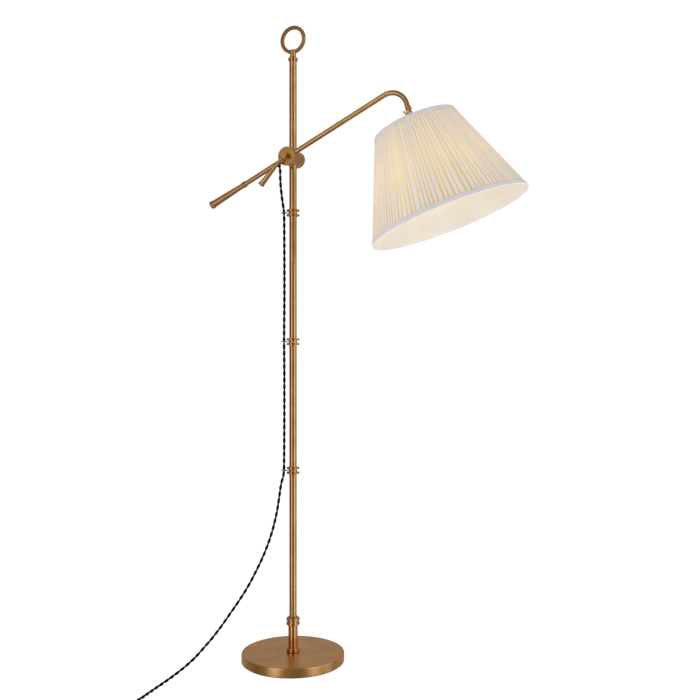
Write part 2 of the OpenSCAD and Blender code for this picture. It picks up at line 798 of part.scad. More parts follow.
// The tilt screw has a plain head on one side and a wing on the other
module fork_screw() {
    reach = tongue_w / 2 + cheek_gap + cheek_w;
    color(brass) on_head() {
        translate([-reach - 1, 0, 0]) rotate([0, 90, 0])
            cylinder(r = fork_pin_r, h = 2 * reach + 2);
        translate([reach, 0, 0]) rotate([0, 90, 0]) round_disc(screw_head_r, screw_head_h, 0.5);
        translate([-reach - wing_hub_h, 0, 0]) rotate([0, 90, 0])
            cylinder(r1 = wing_hub_r - 0.8, r2 = wing_hub_r, h = wing_hub_h);
        for (s = [-1, 1]) hull() {
            wing_end(-reach - wing_root_r - 0.1, s * 2, wing_root_r);
            wing_end(-wing_out, s * wing_up, wing_tip_r);
        }
    }
}

module holder_cap() {
    r = holder_r + cap_wall + run_fit;
    color(brass) on_head() rotate_extrude() polygon([
        [stem_r + run_fit, cap_top], [9, cap_top + 0.6], [r * 0.7, cap_top + 3.4],
        [r * 0.9, cap_top + 8], [r, cap_top + 14], [r, cap_skirt],
        [r - cap_wall, cap_skirt], [r - cap_wall, cap_top + 14.4], [r * 0.9 - cap_wall,
        cap_top + 9], [r * 0.7 - 0.9, cap_top + 5], [8.6, cap_top + 2.2],
        [stem_r + run_fit, cap_top + 1.8]]);
}

module holder_shell() {
    color(brass) on_head() difference() {
        union() {
            translate([0, 0, holder_z]) cylinder(r = holder_r, h = holder_h);
            translate([0, 0, shoulder_z]) cylinder(r = holder_r + 3, h = shoulder_h);
        }
        translate([0, 0, holder_z + holder_wall])
            cylinder(r = holder_r - holder_wall, h = holder_h);
        translate([0, 0, holder_z - 1]) cylinder(r = 4, h = 10);
        translate([0, 0, key_z]) rotate([-90, 0, 0]) cylinder(r = key_stem_r + run_fit, h = 40);
    }
}

module holder_core() {
    core_r = holder_r - holder_wall - run_fit;
    color("ivory") on_head() translate([0, 0, holder_z + holder_wall]) difference() {
        cylinder(r = core_r, h = 28);
        translate([0, 0, 5]) cylinder(r = bulb_cap_r + run_fit, h = 40);
    }
}

module shade_ring_nut() {
    color(brass) on_head() translate([0, 0, spider_z + spider_h]) difference() {
        round_disc(holder_r + 4, ring_nut_h, 1.2);
        translate([0, 0, -1]) cylinder(r = holder_r + run_fit, h = ring_nut_h + 2);
    }
}

module bulb_cap() {
    bottom = holder_z + holder_wall + 5.2;
    color(steel) on_head() translate([0, 0, bottom]) difference() {
        cylinder(r = bulb_cap_r, h = bulb_neck_z - bottom);
        translate([0, 0, bulb_wall]) cylinder(r = bulb_cap_r - bulb_wall, h = bulb_neck_z - bottom);
    }
}

// Bulb's outline, smaller by a wall
module bulb_shape(wall) {
    neck_end = holder_end + 1;
    translate([0, 0, bulb_ball_z]) sphere(r = bulb_r - wall);
    translate([0, 0, bulb_neck_z - wall])
        cylinder(r = bulb_cap_r + 1 - wall, h = neck_end - bulb_neck_z + wall);
    translate([0, 0, neck_end]) cylinder(r1 = bulb_cap_r + 1 - wall, r2 = bulb_r * 0.866 - wall,
        h = bulb_ball_z - bulb_r / 2 - neck_end);
}

module bulb_glass() {
    color(cream) on_head() difference() {
        bulb_shape(0);
        bulb_shape(bulb_wall);
    }
}

module switch_key() {
    stem_from = holder_r - holder_wall + 0.2;
    key_from = holder_r + 8;
    color(black) on_head() translate([0, 0, key_z]) rotate([-90, 0, 0]) {
        translate([0, 0, stem_from]) cylinder(r = key_stem_r, h = key_from - stem_from + 1);
        translate([0, 0, key_from]) round_disc(5.5, 8, 1.2);
    }
}

// ---------- shade ----------

// Radius of the shade's outer skin at a distance down the axis
function skin_r(z) = shade_top_r + (z - shade_drop) * shade_slope;

// Cone-shaped ring between two depths below the outer skin
module skin_layer(z1, z2, depth1, depth2) {
    rotate_extrude($fn = 180) polygon([
        [skin_r(z1) - depth2, z1], [skin_r(z1) - depth1, z1],
        [skin_r(z2) - depth1, z2], [skin_r(z2) - depth2, z2]]);
}

module wire_ring(z) {
    translate([0, 0, z]) rotate_extrude($fn = 180) translate([skin_r(z) - wire_in, 0])
        circle(r = wire_r, $fn = 32);
}

module shade_spider() {
    hub_out = holder_r + 7;
    ring_z = shade_drop + wire_edge;
    arm_in = hub_out - 1;
    arm_out = skin_r(ring_z) - wire_in;
    arm_z = spider_z + spider_h / 2;
    rise = arm_z - ring_z;
    color(steel) on_head() {
        wire_ring(ring_z);
        translate([0, 0, spider_z]) difference() {
            cylinder(r = hub_out, h = spider_h);
            translate([0, 0, -1]) cylinder(r = holder_r + run_fit, h = spider_h + 2);
        }
        for (a = spider_angles) rotate([0, 0, a]) translate([arm_in, 0, arm_z])
            rotate([0, 90 - atan2(-rise, arm_out - arm_in), 0])
            cylinder(r = wire_r - 0.2, h = norm([arm_out - arm_in, rise]), $fn = 32);
    }
}

module shade_bottom_ring() {
    color(steel) on_head() wire_ring(shade_end - wire_edge);
}

// The lining is notched at its top edge where the spider's arms cross it
module shade_liner() {
    notch_w = shade_wire_d + 0.4;
    color(cream) on_head() difference() {
        skin_layer(shade_drop + band_wall + 0.2, shade_end - band_wall - 0.2, liner_in, rim_wall);
        for (a = spider_angles) rotate([0, 0, a])
            translate([shade_top_r - 3 * rim_wall, -notch_w / 2, shade_drop])
            cube([4 * rim_wall, notch_w, wire_edge + notch_depth]);
    }
}

module pleated_cover() {
    color(linen) on_head()
        skin_layer(shade_drop + cover_inset, shade_end - cover_inset, band_wall, cover_in);
}

module top_band() {
    color(linen) on_head() {
        skin_layer(shade_drop, shade_drop + band_h, 0, band_wall - cloth_gap);
        skin_layer(shade_drop, shade_drop + band_wall, 0, rim_wall);
    }
}

module bottom_band() {
    color(linen) on_head() {
        skin_layer(shade_end - band_h, shade_end, 0, band_wall - cloth_gap);
        skin_layer(shade_end - band_wall, shade_end, 0, rim_wall);
    }
}

// ---------- cord ----------

module cord_upper() {
    color(navy) swept(smooth_route(cord_upper_route, 2), cord_r, cord_sides);
}

module cord_lower() {
    color(navy) swept(smooth_route(cord_lower_route, 2), cord_r, cord_sides);
}

module cord_coil() {
    color(navy) translate([coil_x, coil_y, 0]) rotate_extrude()
        translate([coil_mid_r - coil_half, 0]) square([2 * coil_half, coil_layers * cord_d]);
}

module plug_body() {
    color(black) translate([plug_x, plug_y, plug_r]) rotate([0, 90, 0]) {
        cylinder(r1 = plug_r - 2, r2 = plug_r, h = 12);
        translate([0, 0, 12]) cylinder(r = plug_r, h = plug_len - 12);
    }
}

module plug_blades() {
    color(steel) for (s = [-1, 1])
        translate([plug_x + plug_len, plug_y + s * 6.35 - 0.75, plug_r - 3.2])
        cube([17.5, 1.5, 6.4]);
}

module plug_relief() {
    color(black) translate([relief_x, plug_y, plug_r]) rotate([0, 90, 0])
        cylinder(r1 = cord_r + 0.9, r2 = plug_r - 2.5, h = relief_len);
}

// ---------- drawing ----------

base_cover();
base_weight();
base_felt();
base_stud();
base_washer();
base_nut();
foot_collar();
foot_tube();
lower_coupling();
column_tube_1();
column_tube_2();
column_tube_3();
column_tube_4();
joint_studs();
clip_1();
clip_2();
clip_3();
cord_loop_1();
cord_loop_2();
cord_loop_3();
finial_post();
finial_ring();
column_hub();
hub_back_cap();
pivot_bolt();
friction_washer();
arm_hub();
front_plate();
arm_tube();
arm_tail();
grip_rings();
grip_handle();
cord_bush();
arm_lead();
arm_knuckle();
lever_washer();
lever_knob();
lever_handle();
fork();
fork_screw();
holder_cap();
holder_shell();
holder_core();
shade_ring_nut();
bulb_glass();
bulb_cap();
shade_spider();
shade_bottom_ring();
shade_liner();
pleated_cover();
top_band();
bottom_band();
switch_key();
cord_upper();
cord_lower();
cord_coil();
plug_body();
plug_blades();
plug_relief();
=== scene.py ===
# %% [markdown]
# # A bridge floor lamp with a pleated shade
# The lamp is a brass stand with a tilting arm, a lit shade of pleated linen and a twisted
# cloth cord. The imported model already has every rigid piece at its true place, so this
# lesson adds what a solid can't hold: the finish of each surface, the pleats of the cloth,
# the twist of the cord, and a studio to see them in. All lengths are in metres, in the
# model's own frame: +Z up, +X the way the arm reaches, -Y the side with the lever.

# %% The frame
import json
import math
import random

import bpy
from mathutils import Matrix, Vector


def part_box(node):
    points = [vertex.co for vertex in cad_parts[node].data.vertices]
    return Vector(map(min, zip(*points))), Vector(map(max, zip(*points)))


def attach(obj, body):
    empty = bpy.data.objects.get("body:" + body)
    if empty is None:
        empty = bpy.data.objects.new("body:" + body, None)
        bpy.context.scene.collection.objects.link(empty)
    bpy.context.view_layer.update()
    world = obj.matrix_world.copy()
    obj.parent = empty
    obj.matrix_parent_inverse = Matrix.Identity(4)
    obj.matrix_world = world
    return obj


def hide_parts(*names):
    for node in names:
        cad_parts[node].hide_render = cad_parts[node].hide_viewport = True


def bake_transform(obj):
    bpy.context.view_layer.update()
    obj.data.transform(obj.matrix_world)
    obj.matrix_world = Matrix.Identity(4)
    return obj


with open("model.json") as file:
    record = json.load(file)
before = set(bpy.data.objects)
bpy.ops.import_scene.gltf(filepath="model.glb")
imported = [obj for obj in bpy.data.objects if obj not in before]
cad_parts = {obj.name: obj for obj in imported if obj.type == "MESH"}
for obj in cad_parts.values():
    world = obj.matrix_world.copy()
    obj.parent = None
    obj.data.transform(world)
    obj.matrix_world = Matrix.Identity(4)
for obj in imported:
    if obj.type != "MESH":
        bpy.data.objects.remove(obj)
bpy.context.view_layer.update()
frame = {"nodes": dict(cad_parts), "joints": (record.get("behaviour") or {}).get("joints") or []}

nodes = frame["nodes"]
MM = 0.001

# %% [markdown]
# The camera stands a little right of the lamp's front, level, at the height of its middle.
# A long lens could flatten the lamp, but the ellipses of the base and of the shade's rims
# give the real distance, and with it a lens a little under 50 mm on a 36 mm wide sensor.

# %% The camera
CAMERA_YAW = math.radians(25)
CAMERA_PLACE = Vector((1.18128, -2.17155, 0.83366))
LENS_MM = 47.31
SENSOR_MM = 36

camera_data = bpy.data.cameras.new("camera")
camera_data.sensor_width = SENSOR_MM
camera_data.lens = LENS_MM
camera = bpy.data.objects.new("camera", camera_data)
camera.location = CAMERA_PLACE
camera.rotation_euler = (math.radians(90), 0, CAMERA_YAW)
bpy.context.scene.collection.objects.link(camera)
bpy.context.scene.camera = camera
to_camera = Vector((math.sin(CAMERA_YAW), -math.cos(CAMERA_YAW), 0))
camera_right = Vector((math.cos(CAMERA_YAW), math.sin(CAMERA_YAW), 0))
print("camera", tuple(round(v, 3) for v in camera.location))

# %% [markdown]
# Every piece made here is a mesh from a list of points and faces. One helper builds it,
# smooths it, gives it a finish and ties it to the body it moves with. A second helper lists
# the faces of a sheet, because the strands, the pleats and the bands are all such grids.

# %% Helpers for meshes
def build(name, points, faces, material, body, replaces=()):
    """A smooth mesh with its finish, on its body, in place of the nodes it replaces."""
    mesh = bpy.data.meshes.new(name)
    mesh.from_pydata([tuple(p) for p in points], [], faces)
    mesh.update()
    for face in mesh.polygons:
        face.use_smooth = True
    piece = bpy.data.objects.new(name, mesh)
    bpy.context.scene.collection.objects.link(piece)
    mesh.materials.append(material)
    if body:
        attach(piece, body)
    if replaces:
        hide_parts(*replaces)
    print(name, len(points), "points", len(faces), "faces")
    return piece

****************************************

> [Written exercise]: Print exactly the run of lines that starts at the line with "obj.data.transform(world)" and ends at the line with "v in camera.location))". Leave out every other line.

> [Result for this task]:
    obj.data.transform(world)
    obj.matrix_world = Matrix.Identity(4)
for obj in imported:
    if obj.type != "MESH":
        bpy.data.objects.remove(obj)
bpy.context.view_layer.update()
frame = {"nodes": dict(cad_parts), "joints": (record.get("behaviour") or {}).get("joints") or []}

nodes = frame["nodes"]
MM = 0.001

# %% [markdown]
# The camera stands a little right of the lamp's front, level, at the height of its middle.
# A long lens could flatten the lamp, but the ellipses of the base and of the shade's rims
# give the real distance, and with it a lens a little under 50 mm on a 36 mm wide sensor.

# %% The camera
CAMERA_YAW = math.radians(25)
CAMERA_PLACE = Vector((1.18128, -2.17155, 0.83366))
LENS_MM = 47.31
SENSOR_MM = 36

camera_data = bpy.data.cameras.new("camera")
camera_data.sensor_width = SENSOR_MM
camera_data.lens = LENS_MM
camera = bpy.data.objects.new("camera", camera_data)
camera.location = CAMERA_PLACE
camera.rotation_euler = (math.radians(90), 0, CAMERA_YAW)
bpy.context.scene.collection.objects.link(camera)
bpy.context.scene.camera = camera
to_camera = Vector((math.sin(CAMERA_YAW), -math.cos(CAMERA_YAW), 0))
camera_right = Vector((math.cos(CAMERA_YAW), math.sin(CAMERA_YAW), 0))
print("camera", tuple(round(v, 3) for v in camera.location))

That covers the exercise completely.